Task to complete => All of the data must be printed exactly; please include every line.
....
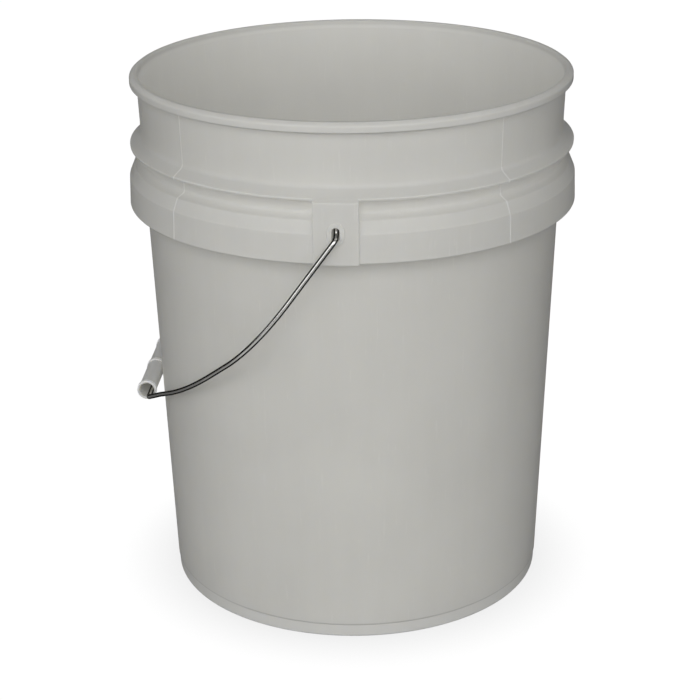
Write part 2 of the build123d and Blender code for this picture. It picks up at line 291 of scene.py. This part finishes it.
def bucket_outline():
    """Turned section of the bucket, from the middle of its underside round to the inside floor."""
    bead_inner, bead_outer = FLOOR_BEAD_R
    foot_inner, foot_outer = FOOT_R
    step_bottom, step_top = FOOT_STEP_Z
    step_r = wall_outer((step_bottom + step_top) / 2)
    underside = [
        (0, FLOOR_MARK_Z, 0),
        (GATE_R, FLOOR_MARK_Z, 0.3),
        (GATE_R, FLOOR_BOTTOM_Z, 0.3),
        (bead_inner, FLOOR_BOTTOM_Z, 0.3),
        (bead_inner, FLOOR_MARK_Z, 0.3),
        (bead_outer, FLOOR_MARK_Z, 0.3),
        (bead_outer, FLOOR_BOTTOM_Z, 0.3),
        (foot_inner - FOOT_DRAFT, FLOOR_BOTTOM_Z, 2.0),
        (foot_inner, 0, 0.8),
        (foot_outer, 0, 1.2),
        (step_r - FOOT_STEP, step_bottom, 0.25),
        (step_r, step_top, 0.25),
    ]
    pocket = [
        (wall_outer(SHOULDER[1]), SHOULDER[1], 1.0),
        (*POCKET_SHOULDER, 1.0),
        (SKIRT_TOP[0] - WALL, POCKET_TOP_Z, 1.5),
        (SKIRT_BOTTOM[0] - WALL, SKIRT_BOTTOM[1], 0.6),
    ]
    rings = [
        (*SKIRT_BOTTOM, 0.9),
        (*SKIRT_TOP, 2.2),
        (*SHOULDER, 1.8),
        (wall_outer(SHOULDER_ROOT_Z), SHOULDER_ROOT_Z, 2.5),
        (wall_outer(FLANGE_ROOT_BOTTOM_Z), FLANGE_ROOT_BOTTOM_Z, 1.2),
        (*FLANGE_EDGE, 0.5),
        (FLANGE_R, FLANGE_TOP_Z, 0.6),
        (wall_outer(FLANGE_ROOT_Z), FLANGE_ROOT_Z, 4.0),
        (wall_outer(RIM_UNDERSIDE_Z), RIM_UNDERSIDE_Z, 1.0),
    ]
    rim = [
        (RIM_R, RIM_UNDERSIDE_Z + RIM_UNDERSIDE_RISE, 0.7),
        (RIM_R, HEIGHT - RIM_EDGE_DROP, RIM_EDGE_DROP),
        (RIM_TOP_R[0], HEIGHT, 1.0),
        (RIM_TOP_R[1], HEIGHT, 0.8),
        (RIM_LIP_R, HEIGHT - RIM_LIP_EDGE, 0.5),
        (wall_inner(RIM_LEAD_IN_Z), RIM_LEAD_IN_Z, 1.5),
    ]
    inside = [(wall_inner(FLOOR_TOP_Z), FLOOR_TOP_Z, FLOOR_CORNER), (0, FLOOR_TOP_Z, 0)]
    return outline(underside + pocket + rings + rim + inside, closed=False, longest=8.0)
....
Solution to this exercise =>
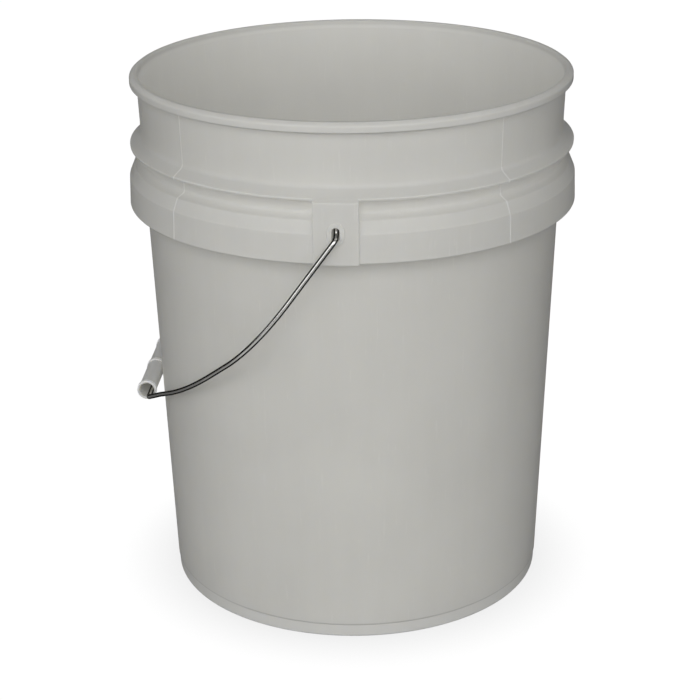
Write part 2 of the build123d and Blender code for this picture. It picks up at line 291 of scene.py. This part finishes it.
def bucket_outline():
    """Turned section of the bucket, from the middle of its underside round to the inside floor."""
    bead_inner, bead_outer = FLOOR_BEAD_R
    foot_inner, foot_outer = FOOT_R
    step_bottom, step_top = FOOT_STEP_Z
    step_r = wall_outer((step_bottom + step_top) / 2)
    underside = [
        (0, FLOOR_MARK_Z, 0),
        (GATE_R, FLOOR_MARK_Z, 0.3),
        (GATE_R, FLOOR_BOTTOM_Z, 0.3),
        (bead_inner, FLOOR_BOTTOM_Z, 0.3),
        (bead_inner, FLOOR_MARK_Z, 0.3),
        (bead_outer, FLOOR_MARK_Z, 0.3),
        (bead_outer, FLOOR_BOTTOM_Z, 0.3),
        (foot_inner - FOOT_DRAFT, FLOOR_BOTTOM_Z, 2.0),
        (foot_inner, 0, 0.8),
        (foot_outer, 0, 1.2),
        (step_r - FOOT_STEP, step_bottom, 0.25),
        (step_r, step_top, 0.25),
    ]
    pocket = [
        (wall_outer(SHOULDER[1]), SHOULDER[1], 1.0),
        (*POCKET_SHOULDER, 1.0),
        (SKIRT_TOP[0] - WALL, POCKET_TOP_Z, 1.5),
        (SKIRT_BOTTOM[0] - WALL, SKIRT_BOTTOM[1], 0.6),
    ]
    rings = [
        (*SKIRT_BOTTOM, 0.9),
        (*SKIRT_TOP, 2.2),
        (*SHOULDER, 1.8),
        (wall_outer(SHOULDER_ROOT_Z), SHOULDER_ROOT_Z, 2.5),
        (wall_outer(FLANGE_ROOT_BOTTOM_Z), FLANGE_ROOT_BOTTOM_Z, 1.2),
        (*FLANGE_EDGE, 0.5),
        (FLANGE_R, FLANGE_TOP_Z, 0.6),
        (wall_outer(FLANGE_ROOT_Z), FLANGE_ROOT_Z, 4.0),
        (wall_outer(RIM_UNDERSIDE_Z), RIM_UNDERSIDE_Z, 1.0),
    ]
    rim = [
        (RIM_R, RIM_UNDERSIDE_Z + RIM_UNDERSIDE_RISE, 0.7),
        (RIM_R, HEIGHT - RIM_EDGE_DROP, RIM_EDGE_DROP),
        (RIM_TOP_R[0], HEIGHT, 1.0),
        (RIM_TOP_R[1], HEIGHT, 0.8),
        (RIM_LIP_R, HEIGHT - RIM_LIP_EDGE, 0.5),
        (wall_inner(RIM_LEAD_IN_Z), RIM_LEAD_IN_Z, 1.5),
    ]
    inside = [(wall_inner(FLOOR_TOP_Z), FLOOR_TOP_Z, FLOOR_CORNER), (0, FLOOR_TOP_Z, 0)]
    return outline(underside + pocket + rings + rim + inside, closed=False, longest=8.0)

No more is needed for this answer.